◆ DATASET EXTRACT
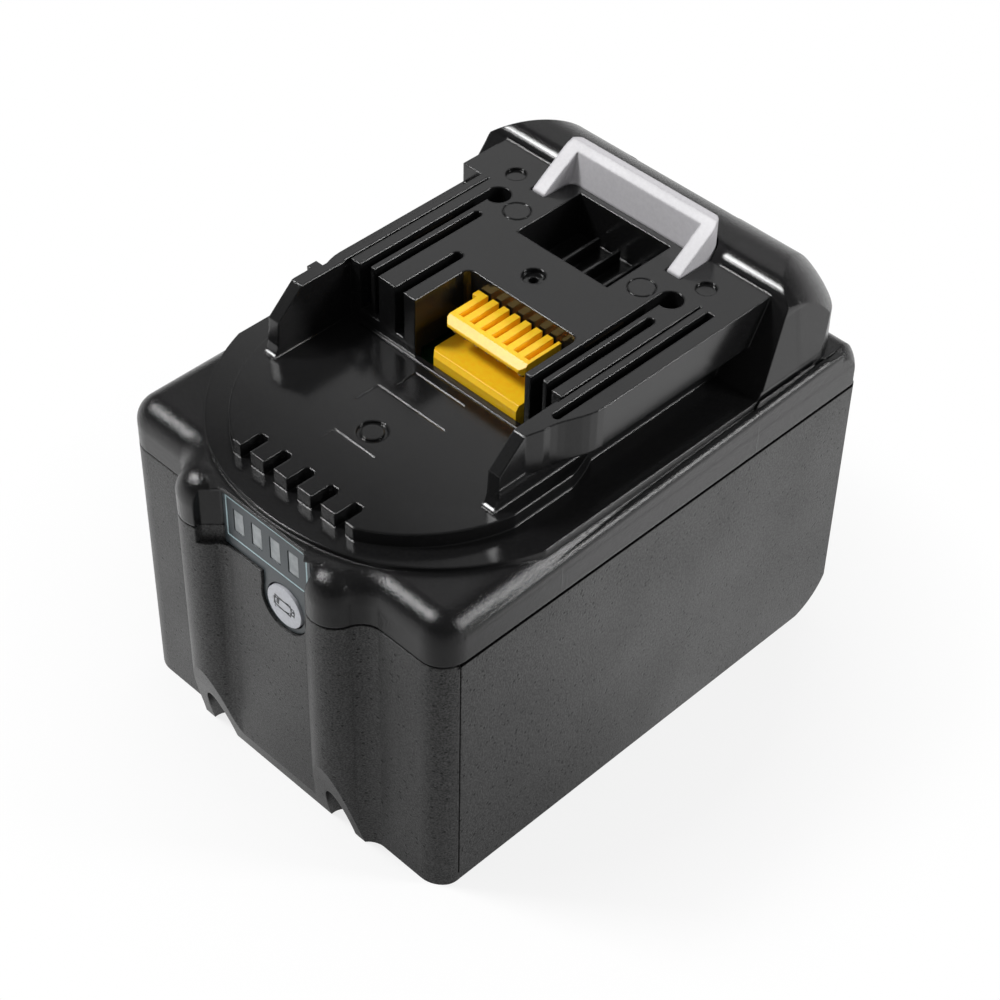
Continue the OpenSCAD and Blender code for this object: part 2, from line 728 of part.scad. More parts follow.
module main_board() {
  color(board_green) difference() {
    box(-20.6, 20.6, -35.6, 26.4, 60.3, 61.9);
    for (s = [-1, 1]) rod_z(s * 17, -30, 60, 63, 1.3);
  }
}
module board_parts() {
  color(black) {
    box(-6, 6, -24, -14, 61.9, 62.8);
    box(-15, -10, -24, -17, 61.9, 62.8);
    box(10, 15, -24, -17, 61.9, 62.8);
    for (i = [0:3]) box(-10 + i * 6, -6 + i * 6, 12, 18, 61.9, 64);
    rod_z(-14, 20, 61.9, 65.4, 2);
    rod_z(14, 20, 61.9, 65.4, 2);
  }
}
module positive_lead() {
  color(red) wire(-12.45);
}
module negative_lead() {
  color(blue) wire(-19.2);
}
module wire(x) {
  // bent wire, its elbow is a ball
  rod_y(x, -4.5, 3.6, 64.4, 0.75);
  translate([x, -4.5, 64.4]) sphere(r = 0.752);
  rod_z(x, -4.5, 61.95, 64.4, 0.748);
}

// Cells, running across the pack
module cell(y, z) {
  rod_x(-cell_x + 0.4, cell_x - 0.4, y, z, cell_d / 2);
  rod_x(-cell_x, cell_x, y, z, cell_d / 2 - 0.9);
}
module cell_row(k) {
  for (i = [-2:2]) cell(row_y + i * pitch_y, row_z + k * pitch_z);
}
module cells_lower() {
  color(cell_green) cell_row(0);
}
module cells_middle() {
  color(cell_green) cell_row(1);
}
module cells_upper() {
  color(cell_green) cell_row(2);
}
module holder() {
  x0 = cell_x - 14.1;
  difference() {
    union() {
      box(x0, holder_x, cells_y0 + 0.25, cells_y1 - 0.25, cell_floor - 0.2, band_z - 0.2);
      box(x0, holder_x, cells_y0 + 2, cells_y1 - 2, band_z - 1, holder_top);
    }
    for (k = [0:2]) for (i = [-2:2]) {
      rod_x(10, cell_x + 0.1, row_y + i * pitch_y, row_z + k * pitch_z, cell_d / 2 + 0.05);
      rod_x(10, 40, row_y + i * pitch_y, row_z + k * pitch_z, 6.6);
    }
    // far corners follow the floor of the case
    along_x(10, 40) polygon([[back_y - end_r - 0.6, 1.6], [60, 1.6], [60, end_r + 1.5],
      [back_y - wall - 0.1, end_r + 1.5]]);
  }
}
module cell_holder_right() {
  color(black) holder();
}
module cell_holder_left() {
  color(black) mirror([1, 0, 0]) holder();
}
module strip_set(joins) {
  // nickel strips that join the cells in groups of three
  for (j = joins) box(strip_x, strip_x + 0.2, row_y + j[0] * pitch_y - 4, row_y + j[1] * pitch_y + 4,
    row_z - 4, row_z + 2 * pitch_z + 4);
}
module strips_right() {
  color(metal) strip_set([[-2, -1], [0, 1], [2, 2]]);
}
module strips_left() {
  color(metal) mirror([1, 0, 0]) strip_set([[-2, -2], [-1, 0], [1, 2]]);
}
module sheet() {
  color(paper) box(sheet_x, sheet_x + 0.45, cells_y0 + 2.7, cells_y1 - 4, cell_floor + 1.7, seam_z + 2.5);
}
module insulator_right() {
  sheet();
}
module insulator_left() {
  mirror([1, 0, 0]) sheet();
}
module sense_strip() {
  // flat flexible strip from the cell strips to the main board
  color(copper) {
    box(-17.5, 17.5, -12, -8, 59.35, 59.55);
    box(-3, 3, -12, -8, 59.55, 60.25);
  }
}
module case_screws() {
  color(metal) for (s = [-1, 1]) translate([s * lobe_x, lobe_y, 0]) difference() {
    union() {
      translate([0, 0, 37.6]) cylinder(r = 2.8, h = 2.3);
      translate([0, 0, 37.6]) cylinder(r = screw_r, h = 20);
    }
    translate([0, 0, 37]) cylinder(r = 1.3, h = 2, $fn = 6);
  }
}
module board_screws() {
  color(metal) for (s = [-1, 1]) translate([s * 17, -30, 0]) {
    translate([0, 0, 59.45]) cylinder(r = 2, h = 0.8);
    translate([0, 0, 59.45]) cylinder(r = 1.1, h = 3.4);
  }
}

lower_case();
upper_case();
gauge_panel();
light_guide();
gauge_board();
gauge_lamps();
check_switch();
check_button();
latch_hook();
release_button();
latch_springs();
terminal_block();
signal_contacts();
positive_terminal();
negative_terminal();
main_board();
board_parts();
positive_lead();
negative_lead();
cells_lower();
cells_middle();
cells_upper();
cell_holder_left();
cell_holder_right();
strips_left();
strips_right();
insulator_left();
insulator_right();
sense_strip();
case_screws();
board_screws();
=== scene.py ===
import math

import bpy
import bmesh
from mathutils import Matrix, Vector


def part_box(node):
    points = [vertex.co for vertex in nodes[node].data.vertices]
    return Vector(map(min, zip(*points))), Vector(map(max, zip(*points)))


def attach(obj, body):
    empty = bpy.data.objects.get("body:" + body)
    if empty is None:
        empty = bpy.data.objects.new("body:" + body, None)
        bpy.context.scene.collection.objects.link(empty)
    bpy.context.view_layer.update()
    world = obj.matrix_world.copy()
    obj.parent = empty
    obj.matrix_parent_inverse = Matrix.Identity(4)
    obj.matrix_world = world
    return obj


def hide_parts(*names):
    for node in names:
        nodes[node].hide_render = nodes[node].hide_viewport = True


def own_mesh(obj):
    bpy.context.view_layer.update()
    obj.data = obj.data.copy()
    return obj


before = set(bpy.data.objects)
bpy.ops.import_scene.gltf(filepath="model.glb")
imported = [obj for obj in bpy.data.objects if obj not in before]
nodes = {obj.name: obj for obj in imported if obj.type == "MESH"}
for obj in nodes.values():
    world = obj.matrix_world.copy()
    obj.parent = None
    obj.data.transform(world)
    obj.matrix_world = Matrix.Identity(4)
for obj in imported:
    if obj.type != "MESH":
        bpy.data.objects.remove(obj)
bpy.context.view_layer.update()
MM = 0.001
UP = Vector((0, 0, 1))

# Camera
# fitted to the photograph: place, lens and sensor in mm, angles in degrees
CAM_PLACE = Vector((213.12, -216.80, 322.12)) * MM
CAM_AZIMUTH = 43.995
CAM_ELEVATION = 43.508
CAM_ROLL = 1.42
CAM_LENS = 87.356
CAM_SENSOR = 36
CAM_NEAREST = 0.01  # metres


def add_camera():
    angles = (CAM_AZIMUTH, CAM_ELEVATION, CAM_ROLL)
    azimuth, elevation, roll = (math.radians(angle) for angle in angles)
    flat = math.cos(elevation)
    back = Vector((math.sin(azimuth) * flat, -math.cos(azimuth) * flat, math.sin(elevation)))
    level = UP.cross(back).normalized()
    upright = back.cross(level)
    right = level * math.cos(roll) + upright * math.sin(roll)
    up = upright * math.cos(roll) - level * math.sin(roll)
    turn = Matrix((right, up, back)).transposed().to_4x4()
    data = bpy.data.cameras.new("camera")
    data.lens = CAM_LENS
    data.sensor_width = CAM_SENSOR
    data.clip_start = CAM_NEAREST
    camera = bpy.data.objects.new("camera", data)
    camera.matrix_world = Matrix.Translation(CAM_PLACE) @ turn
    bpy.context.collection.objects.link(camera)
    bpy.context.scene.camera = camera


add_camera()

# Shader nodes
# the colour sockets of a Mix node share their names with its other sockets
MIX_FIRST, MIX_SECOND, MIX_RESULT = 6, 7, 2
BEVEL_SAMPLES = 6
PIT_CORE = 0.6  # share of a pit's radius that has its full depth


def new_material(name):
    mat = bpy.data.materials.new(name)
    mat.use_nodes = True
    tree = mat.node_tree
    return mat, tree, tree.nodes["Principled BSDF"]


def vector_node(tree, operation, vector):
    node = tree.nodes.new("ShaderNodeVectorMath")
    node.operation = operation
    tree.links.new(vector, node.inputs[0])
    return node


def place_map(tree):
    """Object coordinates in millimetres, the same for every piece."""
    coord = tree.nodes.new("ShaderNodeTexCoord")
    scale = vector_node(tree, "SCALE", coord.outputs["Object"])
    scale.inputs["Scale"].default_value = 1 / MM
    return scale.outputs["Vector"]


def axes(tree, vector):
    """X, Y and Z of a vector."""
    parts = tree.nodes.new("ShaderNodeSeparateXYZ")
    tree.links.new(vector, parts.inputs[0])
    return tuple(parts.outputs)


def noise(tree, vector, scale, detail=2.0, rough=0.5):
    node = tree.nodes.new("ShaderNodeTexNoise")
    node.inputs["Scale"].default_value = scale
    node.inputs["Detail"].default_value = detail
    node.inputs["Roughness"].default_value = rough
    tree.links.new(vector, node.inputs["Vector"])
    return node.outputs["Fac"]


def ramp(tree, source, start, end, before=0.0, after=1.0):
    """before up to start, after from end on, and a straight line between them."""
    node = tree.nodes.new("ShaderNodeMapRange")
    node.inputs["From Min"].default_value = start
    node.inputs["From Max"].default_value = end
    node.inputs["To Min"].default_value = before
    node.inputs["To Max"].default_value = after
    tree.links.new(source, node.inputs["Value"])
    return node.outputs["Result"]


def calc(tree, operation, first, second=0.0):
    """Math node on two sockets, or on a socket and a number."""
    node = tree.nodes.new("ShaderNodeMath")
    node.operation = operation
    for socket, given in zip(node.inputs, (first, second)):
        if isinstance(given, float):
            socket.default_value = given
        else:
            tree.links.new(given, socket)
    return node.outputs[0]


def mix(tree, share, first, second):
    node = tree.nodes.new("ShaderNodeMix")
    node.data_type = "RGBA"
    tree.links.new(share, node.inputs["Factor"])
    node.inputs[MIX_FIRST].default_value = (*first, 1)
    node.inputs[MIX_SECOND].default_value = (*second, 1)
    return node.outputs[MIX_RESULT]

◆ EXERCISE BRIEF
Working from the listing above, pick out every line that has "before" and copy it.

◆ EXPECTED OUTPUT
before = set(bpy.data.objects)
imported = [obj for obj in bpy.data.objects if obj not in before]
def ramp(tree, source, start, end, before=0.0, after=1.0):
    """before up to start, after from end on, and a straight line between them."""
    node.inputs["To Min"].default_value = before